Two blondes are driving to Disneyland. As they get close, they see a road sign that says, "Disneyland, left." So they turned around and went home.
 
A blonde & her husband are lying in bed
listening to the next door neighbor's dog..
It has been in the backyard barking for hours & hours.
The blonde jumps up out of bed and says,
"I've had enough of this".
She goes downstairs.
The blonde finally comes back up to bed
and her husband says, "The dog is still barking,
what have you been doing?"
The blonde says, "I put the dog in our backyard, let's see how THEY like it!
 
A blonde & her husband are lying in bed
listening to the next door neighbor's dog..
It has been in the backyard barking for hours & hours.

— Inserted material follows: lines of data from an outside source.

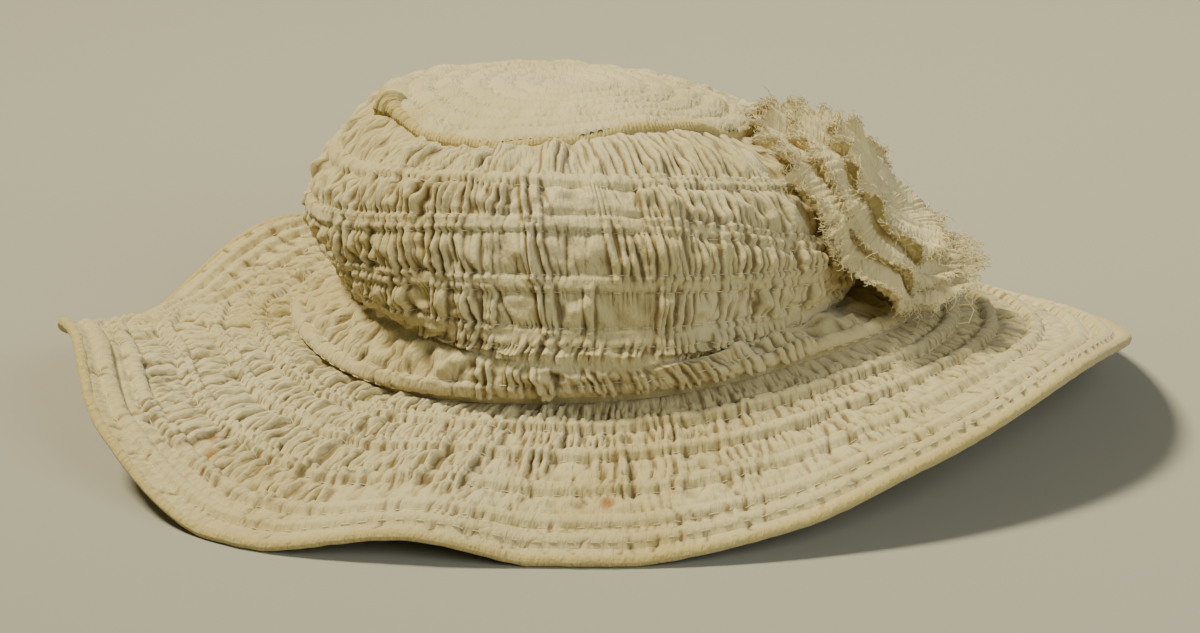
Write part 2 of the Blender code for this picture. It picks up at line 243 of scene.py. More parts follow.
CROWN_RUNS = (
    FoldRun(214.0, 4.0, 6.0, 3, 1.0, 0.30),
    FoldRun(221.0, 5.0, 6.9, 4, 1.1, 0.45),
    FoldRun(228.0, 4.0, 5.9, 3, 1.1, 0.30),
    FoldRun(234.0, 6.0, 6.9, 4, 1.0, 0.60),
    FoldRun(242.0, 2.1, 6.1, 4, 1.2, 0.08),
    FoldRun(247.0, 6.0, 6.9, 5, 1.0, 0.50),
    FoldRun(249.0, 0.7, 2.9, 3, 1.2, -0.10),
    FoldRun(252.0, 5.0, 6.0, 2, 0.9, 0.20),
    FoldRun(254.5, 0.7, 2.9, 3, 1.2, 0.10),
    FoldRun(260.0, 0.7, 6.0, 3, 1.4),
    FoldRun(264.0, 6.0, 6.9, 4, 0.9, 0.30),
    FoldRun(267.5, 2.1, 4.0, 2, 1.1, 0.10),
    FoldRun(270.0, 0.7, 2.9, 3, 1.2),
    FoldRun(275.0, 4.0, 5.1, 2, 1.1),
    FoldRun(276.0, 0.7, 2.9, 3, 1.1, 0.10),
    FoldRun(278.0, 6.0, 6.9, 3, 1.0, -0.20),
    FoldRun(283.5, 0.7, 6.0, 4, 1.4, 0.03),
    FoldRun(288.0, 4.0, 6.9, 3, 1.1),
    FoldRun(290.0, 0.7, 2.9, 3, 1.3, -0.15),
    FoldRun(296.0, 0.7, 2.9, 3, 1.2),
    FoldRun(298.0, 2.1, 5.1, 4, 1.3),
    FoldRun(303.0, 0.7, 2.9, 3, 1.1, 0.10),
    FoldRun(303.5, 5.0, 6.9, 6, 1.2, -0.05),
    FoldRun(310.0, 3.0, 6.9, 4, 1.2, -0.10),
    FoldRun(318.0, 4.0, 6.6, 4, 1.1, -0.10),
)
STAINS = (
    Stain(-0.1138, -0.0879, 0.0151, 0.0014),
    Stain(-0.1130, -0.0948, 0.0131, 0.0019),
    Stain(0.0033, -0.1275, 0.0108, 0.0020),
    Stain(0.0223, -0.1240, 0.0128, 0.0012),
    Stain(-0.0189, -0.1110, 0.0164, 0.0012),
)


def linear(code: str) -> tuple[float, float, float, float]:
    """Turns an sRGB hex colour into linear light.

    Args:
        code: The colour as six hex digits.

    Returns:
        Red, green, blue and alpha in linear light.
    """
    parts = [int(code[i : i + 2], 16) / 255 for i in (0, 2, 4)]
    low, high = 12.92, 2.4
    toned = [c / low if c <= 0.04045 else ((c + 0.055) / 1.055) ** high for c in parts]
    return (*toned, 1.0)


def unit(vectors: np.ndarray) -> np.ndarray:
    """Each vector at length one."""
    return vectors / np.maximum(np.linalg.norm(vectors, axis=-1, keepdims=True), 1e-12)


def around_ring(columns: int, lean: float = 0.0) -> np.ndarray:
    """Cuts a ring into columns.

    Args:
        columns: How many columns.
        lean: How much closer they stand on the near side than on average.

    Returns:
        The columns' angles.
    """
    even = np.linspace(0, TURN, 3601)
    return np.interp(np.arange(columns) * TURN / columns, even + lean * (np.cos(even) - 1), even)


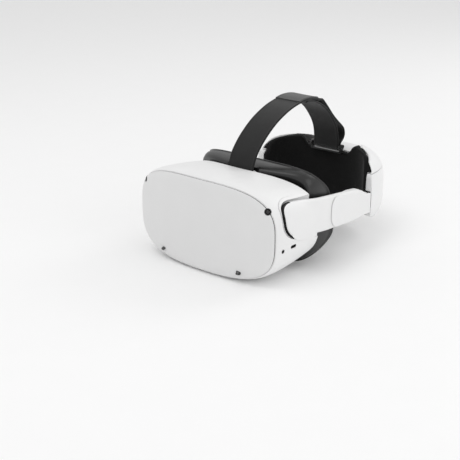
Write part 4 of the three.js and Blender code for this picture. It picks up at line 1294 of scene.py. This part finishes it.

The blonde jumps up out of bed and says,
"I've had enough of this".
She goes downstairs.
The blonde finally comes back up to bed
and her husband says, "The dog is still barking,
what have you been doing?"
The blonde says, "I put the dog in our backyard, let's see how THEY like it!
That is a good one :lol
 
A Russian, an American, and a blonde were talking. "We were the first ones in outer space," said the Russian. "We were the first ones to the moon," said the American. "That's nothing," said the blonde. "We're going to be the first ones to the sun." The American asked "There is no way. You'll burn to death." The blonde replied, "Well, duh. That's while we'll go at night."
 
Very helpful blond inventions:
  1. Ice Cube Mix
  2. Tricycle Kickstand
  3. Solar Flashlight
  4. Dehydrated Water
  5. Fire Proof Matches
  6. Reversible Sandwich Bread
  7. Black Light Bulb
  8. Garage Door Closer
  9. Cordless Cell Phone
  10. Disposable Garbage Bags
 
"BlondeStar: always on because you're always blonde"


 
There was a blonde who was so tired of all the blonde jokes people were always telling, that she decided to dye her hair. One day, after she dyed her hair, she was driving down a country road when she had to stop because a farmer was herding his sheep across the road. She got out of the car and went and talked to the farmer. "I've always wanted to have a sheep. If I can guess the exact number of sheep in this flock, can I keep one?" asked the blonde. The farmer agreed and without hesitating at all, the blonde said "There are 173 sheep in this flock". With an amazed look on his face, the farmer said "That's exactly right! Pick a sheep and you may keep it." The blonde pointed and said "I want that one" and started putting the one she picked in her car. The farmer then said to her "If I can guess your original hair color, can I have my dog back?"